I didn’t know. Maybe it’s just that I’m so new to this landscape, this skyscape, but I felt like I could never know this place; that I’d never feel at home or at ease here. Romantic bullshit aside, the north slope can be a downright dreary place. But maybe that’s just because my eye is trained to look yonder at wide, sweeping changes in the land, at places with an ever-startling array of features, like the Appalachian Hills or the Brooks Range. Maybe it’s just that I don’t know how to properly see and feel a place like this.
While I don’t think I could be content to live in such a landscape, I do very much appreciate its bizarre nature, and the bizarre feelings it causes to bubble up to the surface.
Franklin Bluffs, one of the few points on our trip where the land rose.
Musk ox!
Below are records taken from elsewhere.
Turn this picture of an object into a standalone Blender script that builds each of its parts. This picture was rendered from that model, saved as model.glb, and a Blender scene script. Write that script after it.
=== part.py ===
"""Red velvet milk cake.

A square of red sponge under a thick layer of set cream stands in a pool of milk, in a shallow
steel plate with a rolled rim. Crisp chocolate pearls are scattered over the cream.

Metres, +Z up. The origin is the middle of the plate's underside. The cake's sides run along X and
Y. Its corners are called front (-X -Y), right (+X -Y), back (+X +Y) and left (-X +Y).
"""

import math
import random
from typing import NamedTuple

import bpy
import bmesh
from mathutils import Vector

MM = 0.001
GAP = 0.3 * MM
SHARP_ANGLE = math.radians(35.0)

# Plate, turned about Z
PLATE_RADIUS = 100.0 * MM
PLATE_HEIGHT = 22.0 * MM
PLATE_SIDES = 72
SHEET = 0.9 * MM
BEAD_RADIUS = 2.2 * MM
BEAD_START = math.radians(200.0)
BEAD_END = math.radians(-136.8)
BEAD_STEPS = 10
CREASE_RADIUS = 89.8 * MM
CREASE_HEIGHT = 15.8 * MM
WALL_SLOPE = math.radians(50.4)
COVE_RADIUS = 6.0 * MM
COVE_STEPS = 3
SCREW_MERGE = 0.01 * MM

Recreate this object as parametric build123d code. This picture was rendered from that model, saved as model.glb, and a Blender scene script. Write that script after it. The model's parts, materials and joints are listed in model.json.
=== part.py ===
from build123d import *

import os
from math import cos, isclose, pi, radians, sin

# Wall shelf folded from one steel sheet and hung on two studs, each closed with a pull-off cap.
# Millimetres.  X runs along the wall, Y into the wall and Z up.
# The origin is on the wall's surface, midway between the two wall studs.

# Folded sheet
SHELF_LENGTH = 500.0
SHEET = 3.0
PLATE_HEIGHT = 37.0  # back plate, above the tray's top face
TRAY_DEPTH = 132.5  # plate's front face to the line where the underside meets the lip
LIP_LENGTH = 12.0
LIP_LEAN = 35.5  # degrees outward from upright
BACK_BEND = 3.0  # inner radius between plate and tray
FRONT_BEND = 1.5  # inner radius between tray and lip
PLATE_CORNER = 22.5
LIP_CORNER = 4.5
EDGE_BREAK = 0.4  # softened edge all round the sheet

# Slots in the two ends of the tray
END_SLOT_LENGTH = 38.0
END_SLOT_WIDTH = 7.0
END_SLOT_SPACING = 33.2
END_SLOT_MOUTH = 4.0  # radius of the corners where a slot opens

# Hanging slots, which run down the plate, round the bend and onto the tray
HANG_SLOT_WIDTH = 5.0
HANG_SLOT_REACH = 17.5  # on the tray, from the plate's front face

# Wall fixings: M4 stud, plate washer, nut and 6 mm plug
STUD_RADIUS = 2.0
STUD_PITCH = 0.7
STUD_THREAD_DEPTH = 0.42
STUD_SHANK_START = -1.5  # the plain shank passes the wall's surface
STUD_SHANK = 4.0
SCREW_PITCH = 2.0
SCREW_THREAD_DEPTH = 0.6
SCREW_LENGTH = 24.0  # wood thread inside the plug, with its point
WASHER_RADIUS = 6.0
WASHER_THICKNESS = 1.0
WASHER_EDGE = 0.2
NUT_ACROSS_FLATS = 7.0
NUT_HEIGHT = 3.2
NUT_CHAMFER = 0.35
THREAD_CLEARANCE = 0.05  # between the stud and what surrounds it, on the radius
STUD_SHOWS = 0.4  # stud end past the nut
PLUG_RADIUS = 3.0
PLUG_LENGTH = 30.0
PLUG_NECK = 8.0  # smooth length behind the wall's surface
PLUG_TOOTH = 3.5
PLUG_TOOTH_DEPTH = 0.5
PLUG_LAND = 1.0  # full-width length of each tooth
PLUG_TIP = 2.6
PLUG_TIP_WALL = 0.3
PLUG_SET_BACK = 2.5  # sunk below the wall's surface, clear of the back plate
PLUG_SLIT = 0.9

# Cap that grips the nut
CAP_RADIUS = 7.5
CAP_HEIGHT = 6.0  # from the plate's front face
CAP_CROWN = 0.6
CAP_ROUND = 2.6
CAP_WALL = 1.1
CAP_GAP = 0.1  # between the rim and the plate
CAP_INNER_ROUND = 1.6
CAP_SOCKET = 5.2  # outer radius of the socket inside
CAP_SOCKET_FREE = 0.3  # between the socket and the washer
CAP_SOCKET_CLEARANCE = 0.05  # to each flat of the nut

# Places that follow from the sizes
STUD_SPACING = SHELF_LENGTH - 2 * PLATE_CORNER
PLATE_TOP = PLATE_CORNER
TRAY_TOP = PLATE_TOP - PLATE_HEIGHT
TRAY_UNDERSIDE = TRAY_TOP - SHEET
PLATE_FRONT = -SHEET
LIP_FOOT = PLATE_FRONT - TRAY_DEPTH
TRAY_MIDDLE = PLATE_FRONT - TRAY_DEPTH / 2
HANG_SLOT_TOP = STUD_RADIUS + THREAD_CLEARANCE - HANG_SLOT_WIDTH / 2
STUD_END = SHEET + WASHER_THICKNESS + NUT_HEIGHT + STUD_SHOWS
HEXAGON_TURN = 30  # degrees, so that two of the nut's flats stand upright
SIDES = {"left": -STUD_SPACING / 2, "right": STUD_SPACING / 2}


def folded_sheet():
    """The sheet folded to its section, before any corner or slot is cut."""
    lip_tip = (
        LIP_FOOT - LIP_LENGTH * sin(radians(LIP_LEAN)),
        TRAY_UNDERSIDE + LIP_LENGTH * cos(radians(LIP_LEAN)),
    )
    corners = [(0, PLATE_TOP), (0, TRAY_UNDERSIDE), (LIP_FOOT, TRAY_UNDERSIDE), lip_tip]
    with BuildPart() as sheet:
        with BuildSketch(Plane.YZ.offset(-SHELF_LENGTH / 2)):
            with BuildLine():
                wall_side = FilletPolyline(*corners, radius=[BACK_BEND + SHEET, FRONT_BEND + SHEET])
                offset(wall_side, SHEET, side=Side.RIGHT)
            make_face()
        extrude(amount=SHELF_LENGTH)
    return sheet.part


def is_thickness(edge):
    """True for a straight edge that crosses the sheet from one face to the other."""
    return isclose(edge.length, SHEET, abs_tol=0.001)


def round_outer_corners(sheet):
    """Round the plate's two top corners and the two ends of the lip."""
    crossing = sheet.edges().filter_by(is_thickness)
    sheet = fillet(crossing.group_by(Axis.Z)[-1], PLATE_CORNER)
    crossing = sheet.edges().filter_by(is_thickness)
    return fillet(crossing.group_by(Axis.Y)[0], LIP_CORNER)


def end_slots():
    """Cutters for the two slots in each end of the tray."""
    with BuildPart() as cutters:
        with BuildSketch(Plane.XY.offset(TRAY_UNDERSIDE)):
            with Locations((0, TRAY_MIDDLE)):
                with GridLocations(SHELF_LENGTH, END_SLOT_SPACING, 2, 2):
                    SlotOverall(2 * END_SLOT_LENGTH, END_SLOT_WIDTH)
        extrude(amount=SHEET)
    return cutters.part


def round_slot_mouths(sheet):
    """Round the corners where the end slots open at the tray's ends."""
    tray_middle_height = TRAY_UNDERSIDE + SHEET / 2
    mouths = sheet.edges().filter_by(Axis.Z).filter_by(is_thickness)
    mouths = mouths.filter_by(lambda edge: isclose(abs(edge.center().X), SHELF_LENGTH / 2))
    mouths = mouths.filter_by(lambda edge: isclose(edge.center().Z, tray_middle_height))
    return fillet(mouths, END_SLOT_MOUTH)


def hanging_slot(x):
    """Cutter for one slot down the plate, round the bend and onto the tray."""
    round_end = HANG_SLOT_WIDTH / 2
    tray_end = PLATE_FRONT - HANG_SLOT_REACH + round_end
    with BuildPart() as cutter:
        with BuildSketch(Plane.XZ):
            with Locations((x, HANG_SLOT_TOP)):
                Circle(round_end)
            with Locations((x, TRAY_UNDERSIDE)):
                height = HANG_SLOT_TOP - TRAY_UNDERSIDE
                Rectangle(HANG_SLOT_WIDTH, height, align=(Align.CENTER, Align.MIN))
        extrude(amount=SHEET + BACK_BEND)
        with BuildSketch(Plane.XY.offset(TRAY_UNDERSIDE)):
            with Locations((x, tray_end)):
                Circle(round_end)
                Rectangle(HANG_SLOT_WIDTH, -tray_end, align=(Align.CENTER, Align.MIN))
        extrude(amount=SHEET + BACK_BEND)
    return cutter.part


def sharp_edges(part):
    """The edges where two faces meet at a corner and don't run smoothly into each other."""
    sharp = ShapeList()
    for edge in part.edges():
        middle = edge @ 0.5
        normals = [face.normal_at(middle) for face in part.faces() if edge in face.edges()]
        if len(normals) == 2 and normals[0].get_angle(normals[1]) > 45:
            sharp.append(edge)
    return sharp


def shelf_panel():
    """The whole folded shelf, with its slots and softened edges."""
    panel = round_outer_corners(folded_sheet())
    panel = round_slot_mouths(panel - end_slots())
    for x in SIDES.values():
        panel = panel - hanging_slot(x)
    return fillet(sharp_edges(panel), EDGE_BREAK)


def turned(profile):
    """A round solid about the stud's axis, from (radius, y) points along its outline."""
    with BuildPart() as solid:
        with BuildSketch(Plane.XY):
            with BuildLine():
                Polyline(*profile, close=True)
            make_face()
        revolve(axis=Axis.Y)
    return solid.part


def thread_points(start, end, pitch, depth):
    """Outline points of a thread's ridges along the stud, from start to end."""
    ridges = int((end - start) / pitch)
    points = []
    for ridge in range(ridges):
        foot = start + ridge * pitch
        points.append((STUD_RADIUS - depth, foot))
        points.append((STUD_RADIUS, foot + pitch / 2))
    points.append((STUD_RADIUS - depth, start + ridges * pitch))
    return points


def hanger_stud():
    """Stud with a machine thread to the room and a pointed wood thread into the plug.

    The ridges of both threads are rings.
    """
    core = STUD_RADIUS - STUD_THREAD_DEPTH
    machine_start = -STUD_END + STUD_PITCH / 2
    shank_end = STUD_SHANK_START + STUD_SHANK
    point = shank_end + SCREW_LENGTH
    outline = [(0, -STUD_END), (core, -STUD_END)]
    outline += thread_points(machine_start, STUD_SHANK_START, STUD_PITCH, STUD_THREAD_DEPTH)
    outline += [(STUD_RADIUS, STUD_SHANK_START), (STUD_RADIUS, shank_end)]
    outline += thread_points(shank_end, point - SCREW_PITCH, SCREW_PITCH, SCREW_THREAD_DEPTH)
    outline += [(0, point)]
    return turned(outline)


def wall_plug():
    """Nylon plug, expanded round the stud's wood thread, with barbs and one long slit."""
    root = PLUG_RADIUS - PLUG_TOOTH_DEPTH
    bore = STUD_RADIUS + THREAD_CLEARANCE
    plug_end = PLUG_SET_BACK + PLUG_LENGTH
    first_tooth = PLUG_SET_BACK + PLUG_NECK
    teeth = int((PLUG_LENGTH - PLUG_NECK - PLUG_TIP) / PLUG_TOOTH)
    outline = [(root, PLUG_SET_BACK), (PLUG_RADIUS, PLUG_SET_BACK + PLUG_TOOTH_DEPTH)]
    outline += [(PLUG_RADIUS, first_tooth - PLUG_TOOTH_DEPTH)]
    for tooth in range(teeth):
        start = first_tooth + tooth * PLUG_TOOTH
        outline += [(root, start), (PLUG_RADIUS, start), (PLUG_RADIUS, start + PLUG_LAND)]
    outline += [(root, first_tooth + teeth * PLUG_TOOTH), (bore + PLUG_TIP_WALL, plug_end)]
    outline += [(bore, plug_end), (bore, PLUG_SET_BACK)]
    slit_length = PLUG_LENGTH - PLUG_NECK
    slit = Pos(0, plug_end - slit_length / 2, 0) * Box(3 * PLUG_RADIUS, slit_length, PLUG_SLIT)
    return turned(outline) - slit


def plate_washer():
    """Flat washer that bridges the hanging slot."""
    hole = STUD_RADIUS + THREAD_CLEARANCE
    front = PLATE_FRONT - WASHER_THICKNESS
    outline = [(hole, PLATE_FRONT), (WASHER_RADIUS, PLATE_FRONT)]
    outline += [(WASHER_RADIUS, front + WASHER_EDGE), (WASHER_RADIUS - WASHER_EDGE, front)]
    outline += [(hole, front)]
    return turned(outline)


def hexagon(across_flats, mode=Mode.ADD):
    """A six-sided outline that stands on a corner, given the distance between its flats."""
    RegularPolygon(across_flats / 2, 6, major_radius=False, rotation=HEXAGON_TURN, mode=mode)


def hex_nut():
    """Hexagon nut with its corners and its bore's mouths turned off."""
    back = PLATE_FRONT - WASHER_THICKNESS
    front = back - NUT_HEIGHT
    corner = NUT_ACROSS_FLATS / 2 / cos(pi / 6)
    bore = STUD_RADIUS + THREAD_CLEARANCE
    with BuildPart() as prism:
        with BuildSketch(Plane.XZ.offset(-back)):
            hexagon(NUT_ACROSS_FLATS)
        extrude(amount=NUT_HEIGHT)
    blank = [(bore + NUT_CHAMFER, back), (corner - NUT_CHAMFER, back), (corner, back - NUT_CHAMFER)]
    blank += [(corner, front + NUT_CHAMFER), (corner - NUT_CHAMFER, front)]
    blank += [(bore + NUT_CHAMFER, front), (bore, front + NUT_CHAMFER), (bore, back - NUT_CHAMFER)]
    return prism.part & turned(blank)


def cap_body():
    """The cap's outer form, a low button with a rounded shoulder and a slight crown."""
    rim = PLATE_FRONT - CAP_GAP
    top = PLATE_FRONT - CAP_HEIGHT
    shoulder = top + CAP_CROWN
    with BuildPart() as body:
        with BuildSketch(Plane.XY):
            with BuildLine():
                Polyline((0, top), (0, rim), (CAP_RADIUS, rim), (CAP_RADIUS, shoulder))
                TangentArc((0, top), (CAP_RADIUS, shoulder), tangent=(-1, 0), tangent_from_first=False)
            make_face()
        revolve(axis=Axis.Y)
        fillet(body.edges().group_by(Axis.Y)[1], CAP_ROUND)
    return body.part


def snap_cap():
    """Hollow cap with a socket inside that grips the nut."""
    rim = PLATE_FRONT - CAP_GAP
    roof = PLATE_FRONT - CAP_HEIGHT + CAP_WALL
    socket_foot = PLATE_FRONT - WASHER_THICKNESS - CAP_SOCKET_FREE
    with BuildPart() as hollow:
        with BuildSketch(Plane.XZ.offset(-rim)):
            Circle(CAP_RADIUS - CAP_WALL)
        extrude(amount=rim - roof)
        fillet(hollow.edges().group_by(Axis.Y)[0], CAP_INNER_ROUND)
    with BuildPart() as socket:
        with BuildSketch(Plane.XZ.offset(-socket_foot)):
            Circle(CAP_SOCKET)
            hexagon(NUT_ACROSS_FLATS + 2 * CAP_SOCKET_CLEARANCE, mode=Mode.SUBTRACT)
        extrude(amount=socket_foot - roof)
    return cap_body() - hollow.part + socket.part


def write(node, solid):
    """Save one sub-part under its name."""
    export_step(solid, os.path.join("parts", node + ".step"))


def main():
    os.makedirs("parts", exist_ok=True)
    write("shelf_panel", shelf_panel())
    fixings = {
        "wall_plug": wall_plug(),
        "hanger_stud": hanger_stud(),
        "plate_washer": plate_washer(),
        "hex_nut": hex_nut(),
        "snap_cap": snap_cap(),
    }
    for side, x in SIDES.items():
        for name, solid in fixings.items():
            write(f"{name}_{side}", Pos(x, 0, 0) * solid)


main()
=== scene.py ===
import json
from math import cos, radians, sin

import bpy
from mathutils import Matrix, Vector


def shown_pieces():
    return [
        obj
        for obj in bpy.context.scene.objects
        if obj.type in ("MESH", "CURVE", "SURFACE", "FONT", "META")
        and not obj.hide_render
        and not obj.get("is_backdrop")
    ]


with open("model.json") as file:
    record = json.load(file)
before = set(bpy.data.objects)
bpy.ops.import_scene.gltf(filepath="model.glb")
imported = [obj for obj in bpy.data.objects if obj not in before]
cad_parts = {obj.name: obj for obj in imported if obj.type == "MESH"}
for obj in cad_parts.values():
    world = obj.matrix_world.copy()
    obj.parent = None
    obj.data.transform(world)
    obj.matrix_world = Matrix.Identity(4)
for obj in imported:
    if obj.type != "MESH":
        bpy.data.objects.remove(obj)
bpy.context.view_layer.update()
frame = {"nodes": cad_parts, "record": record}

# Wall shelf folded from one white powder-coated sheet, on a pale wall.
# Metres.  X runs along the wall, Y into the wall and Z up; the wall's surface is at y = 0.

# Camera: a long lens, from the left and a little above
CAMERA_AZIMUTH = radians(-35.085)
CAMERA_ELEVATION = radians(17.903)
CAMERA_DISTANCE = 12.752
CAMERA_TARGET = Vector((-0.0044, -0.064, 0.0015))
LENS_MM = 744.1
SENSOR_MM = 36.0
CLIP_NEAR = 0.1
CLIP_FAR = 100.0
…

First time I’ve ever taken a picture of one. This was taken on our drive down the Dalton Highway en route to our starting point on the Sag. It was all by itself. It watched me for a couple minutes as I snapped photos of it from the road.
Sometimes the Sag can feel almost Bahama-like. The blue skies, the still, glassy water, the salty gales, a half dozen gulls sounding alarms, floating on the breezy drafts. The sun pokes out around the edge of a cloud and casts a bright light on a stand of squat lime green willow trees. While I was cold and bundled underneath layers of clothing, I couldn’t shake the feeling that such a cold, dreary place can feel oddly tropical.
Lots of birds up here on the coastal plain. In the picture below, on the ground is a raven; above, a flock of geese headed south.